Now, let’s move on to a warmer topic, away from current weather and into climate. Thursday, NASA and the National Oceanic and Atmospheric Administration, announced 2018 was the fourth warmest year globally since 1880, when humankind began more rapid emission increases in carbon dioxide and eventually methane greenhouse gases. Here is a short video from NASA.

Mean global warming is never uniform, as you can see from the coloring and shading in the last few decades. For example, NOAA reports last year was “only” the 14th warmest year on record for the lower 48 states. The polar and subtropical jet streams tend to move in waves with uneven heating depending on the position of those waves. It’s warmer under large ridges of high pressure, and colder in longer waves of low pressure.
Back to weather, not climate, for a moment. The uneven distribution of warmth and cold tied to those waves is very evident in Friday’s 24-hour temperature change from Thursday.

Now, we head back to climate.
In the NASA loop, you can see the greatest amount of warming has occurred in the Arctic region. That is precisely what was predicted in earlier climate models in the 1980s.
The physics behind that prediction are not inordinately complex. Ice and snow cover are highly reflective of the sun’s energy. Because the Arctic Ocean differs from Antarctica in that there is no underlying vast continent, when Arctic sea ice melts, it gives way to dark ocean waters. The melting accelerated in the later 20th century because of a warming mean climate. Dark ocean waters, instead of reflecting solar energy back into space, absorb it. With that, the Arctic Ocean warms and stays warm longer into the early autumn.
Going from white to dark blue is a drastic environmental change in the Northern Hemisphere’s energy budget. There is more evaporation from these longer-lasting warmer waters, adding more water vapor to the atmosphere. From this change comes a feedback mechanism which is, well, self-feeding. The shorter freezing season doesn’t allow sea ice in the winter to reach its former thicknesses. That thinner ice then melts more readily the following spring and summer. In the mean, that lengthens the season for great expanses of ocean water and so on … a feedback mechanism.
Moreover, a warming Arctic has lessened the temperature contrast between the high latitudes and the temperate mid-latitudes. The lessened thermal contrast is known to weaken the polar jet stream.
A weaker polar jet stream allows the atmospheric flow to buckle more frequently from north to south, with blocking patterns becoming more frequent. In blocking patterns, weather features, both storms and high pressure systems, tend toward slowing down or stalling in place.
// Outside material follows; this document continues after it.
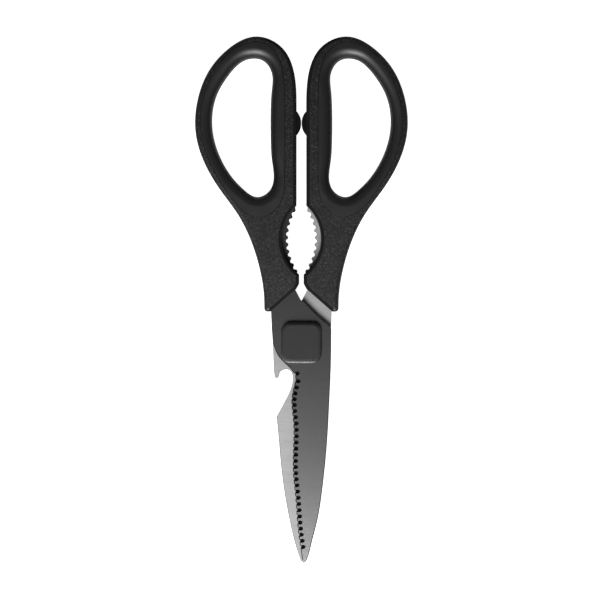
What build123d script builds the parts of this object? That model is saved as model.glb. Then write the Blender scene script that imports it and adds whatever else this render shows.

This tendency toward more blocking is now thought to have been responsible for the well-forecasted inland stalling of disastrous tropical cyclones Harvey and Florence. Other consequences of more frequent blocking also impact Europe and Asia. The weaker polar jet also allowed the weaker lobe of the polar vortex to bring us last week’s brutal cold. So, if it seems counterintuitive that a warming mean climate in the Arctic can bring us periods of harsh winter weather, it isn’t. That’s where the peer-reviewed science is confirming earlier suspicions.
Finally, a warmer Arctic has led to drastically increased rates of Greenland ice melt in just the last 15 years (the rate has quadrupled since 2003), lending far more freshwater ice melt to the already rising sea levels.